On Fri, Feb 20, 2015 at 7:58 PM, Andy Lutomirski <luto@...capital.net> wrote:
> We have eager and lazy fpu modes, introduced in:
>
> 304bceda6a18 x86, fpu: use non-lazy fpu restore for processors supporting xsave
>
> The result is rather messy.  There are two code paths in almost all of the
> FPU code, and only one of them (the eager case) is tested frequently, since
> most kernel developers have new enough hardware that we use eagerfpu.
>
> It seems that, on any remotely recent hardware, eagerfpu is a win:
> glibc uses SSE2, so laziness is probably overoptimistic, and, in any
> case, manipulating TS is far slower that saving and restoring the full
> state.
>
> To try to shake out any latent issues on old hardware, this changes
> the default to eager on all CPUs.  If no performance or functionality
> problems show up, a subsequent patch could remove lazy mode entirely.

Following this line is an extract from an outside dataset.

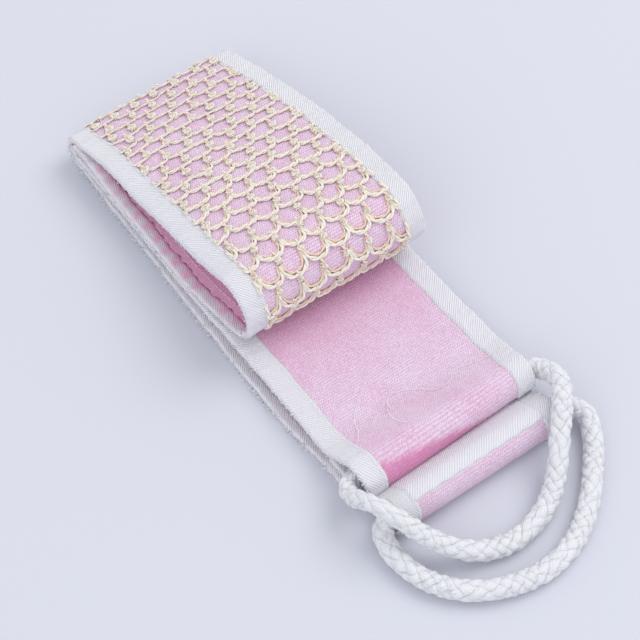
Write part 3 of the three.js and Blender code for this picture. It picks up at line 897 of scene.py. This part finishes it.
def make_cloth(name, ply, inner, outer, material):
    """One ply of towelling, between the lips of the edge tapes."""
    half = HALF_WIDTH - TAPE_THICKNESS - CLOTH_EDGE_GAP
    columns = np.linspace(-half, half, CLOTH_COLUMNS)
    section = [(across, inner) for across in columns] + [(across, outer) for across in columns[::-1]]
    cloth = swept_section(name, section, CLOTH_STEP, material, cloth_painted_shade)
    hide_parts(*node_names(ply))
    return cloth


def tape_outline(side):
    """The section of a tape folded over the strap's edge, with a soft rounded turn. Its lips slope down
    into the cloth, and it reaches less far in on the back."""
    edge = HALF_WIDTH - 0.0004
    face = TAPE_FACE
    sunk = CLOTH_FACE - 0.00025
    front = [(TAPE_REACH - 0.0005, sunk), (TAPE_REACH + 0.0003, face - 0.00012)]
    front += [(across, face) for across in np.linspace(TAPE_REACH + 0.0010, edge - 0.0012, 12)]
    turn = [
        (edge - 0.0006 + 0.0010 * math.sin(a), face * math.cos(a))
        for a in np.linspace(0.25, math.pi - 0.25, 9)
    ]
    back = [(across, -face) for across in np.linspace(edge - 0.0012, BACK_TAPE_REACH + 0.0010, 7)]
    back += [(BACK_TAPE_REACH + 0.0003, -face + 0.00018), (BACK_TAPE_REACH - 0.0012, -sunk)]
    lining = [(edge - 0.0004, -sunk), (edge - 0.0004, sunk)]
    outline = front + turn + back + lining
    return [(side * across, offset) for across, offset in (outline if side < 0 else outline[::-1])]


def pucker(side):
    """Puckers in the tape: small waves that grow towards its folded edge, and uneven inner edges."""

    def wobble(along, across, offset):
        outward = np.clip((np.abs(across) - TAPE_REACH) / TAPE_WIDTH, 0, 1)
        waves = np.sin(along * 890 + side) + np.sin(along * 1430 + 2 * side + np.abs(across) * 300)
        uneven = np.sin(along * 310 + side) * 0.00015 + np.sin(along * 1210) * 0.00008
        back_uneven = np.sin(along * 231 + side) * 0.0006 + np.sin(along * 607) * 0.0003
        shift = np.where(offset > 0, uneven, back_uneven) * (1 - outward)
        from_end = np.minimum(along, strap.length - along)
        depth = PUCKER_DEPTH * np.where(offset > 0, 1.0, np.clip((from_end - HEM_PATH) / 0.01, 0, 1))
        return across + side * shift, offset + depth * waves * (0.35 + outward)

    return wobble


def make_edge_tape(side_name, side):
    """The tape over the strap's left edge (side -1) or right edge (side 1)."""
    name = f"{side_name}_edge_tape"
    tape = swept_section(name, tape_outline(side), TAPE_STEP, TWILL, tape_painted_pink, pucker(side))
    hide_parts(*node_names(f"{side_name}_tape"))
    return tape


def make_end_tape(letter, start, towards, reach):
    """Tape folded over a tail's raw end at arc length `start`, between the edge tapes. It reaches in
    along the strap by `reach`, in the direction `towards`."""
    top = TAPE_FACE + 0.0001
    lengthwise = [(reach + 0.0006, CLOTH_FACE - 0.0003), (reach - 0.0003, top - 0.0001)]
    lengthwise += [(s, top) for s in np.linspace(reach - 0.0010, 0.0, 24)]
    turn = [(-0.0007 * math.sin(a), top * math.cos(a)) for a in np.linspace(0.3, math.pi - 0.3, 7)]
    back = [(s, -top) for s in np.linspace(0.0, reach, 12)]
    lining = [(reach, -TAPE_INNER), (0.0004, -TAPE_INNER), (0.0004, CLOTH_FACE - 0.0003)]
    outline = np.array(lengthwise + turn + back + lining)
    across = np.linspace(-TAPE_REACH - 0.001, TAPE_REACH + 0.001, 90)
    grid_across = np.repeat(across[:, None], len(outline), axis=1)
    uneven = np.sin(grid_across * 700) * 0.0002
    along = start + towards * (outline[None, :, 0] + uneven)
    offset = np.broadcast_to(outline[None, :, 1], along.shape)
    points = strap.at(along, grid_across, offset)
    tape = make_tube(f"end_{letter}_tape", points, TWILL, (along, grid_across, offset))
    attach(tape, "strap_base")
    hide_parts(f"end_tape_{letter}")
    return tape


# ---- Stitches and loose threads ----


def make_threads(name, along, across, offset, radius, sides, grain=None):
    """Lines of thread, given by their places on the strap, as one object. `grain`, or else the offset,
    is the third value of their lay, which only the fine noise follows. Returns each vertex's arc length
    too."""
    along, across, offset = np.broadcast_arrays(along, across, offset)
    points, faces, owner = tubes(strap.at(along, across, offset), radius, sides)
    threads = make_piece(name, points, faces, THREAD)
    lay = np.stack([across, along, offset if grain is None else grain], axis=-1)
    set_attribute(threads, "lay", lay.reshape(-1, 3)[owner])
    return threads, along.ravel()[owner]


def stitch_rise(t, height):
    """How far a stitch stands out of the cloth, from its start at t = 0 to its end at t = 1."""
    return height * np.sin(math.pi * t) ** 0.5


def make_edge_stitching(side_name, side):
    """The seam that holds an edge tape, on both faces of the strap. The back's stitches stop short of
    the hems, where the rope runs."""
    pitch, length, inset = 0.0028, 0.0021, 0.0012
    t = np.linspace(0, 1, 7)
    alongs, offsets = [], []
    for face, margin in ((1, 0.004), (-1, HEM_PATH)):
        starts = np.arange(margin, strap.length - margin, pitch)
        face_along = starts[:, None] + t * length
        alongs.append(face_along)
        offsets.append(np.broadcast_to(face * (TAPE_FACE + stitch_rise(t, 0.0002)), face_along.shape))
    along, offset = np.concatenate(alongs), np.concatenate(offsets)
    across = side * (TAPE_REACH + inset + 0.00012 * np.sin(along * 260))
    name = f"{side_name}_tape_stitching"
    stitching, vertex_along = make_threads(name, along, across, offset, THREAD_RADIUS, 6)
    return with_strap(stitching)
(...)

I'm a big fan of simplifying things, but.

SIMD registers were growing in x86, and they are going to grow again,
this time four-fold in Intel MIC:
from sixteen 256-bit registers to thirty two 512-bit registers.

That's 2 kbytes of data. Just moving this data out to/from memory
will take some time.

And some people talk about 1024-bit registers already...

Let's not completely remove lazy FPU saving code just yet.
Maybe we'll be forced to reinstate it.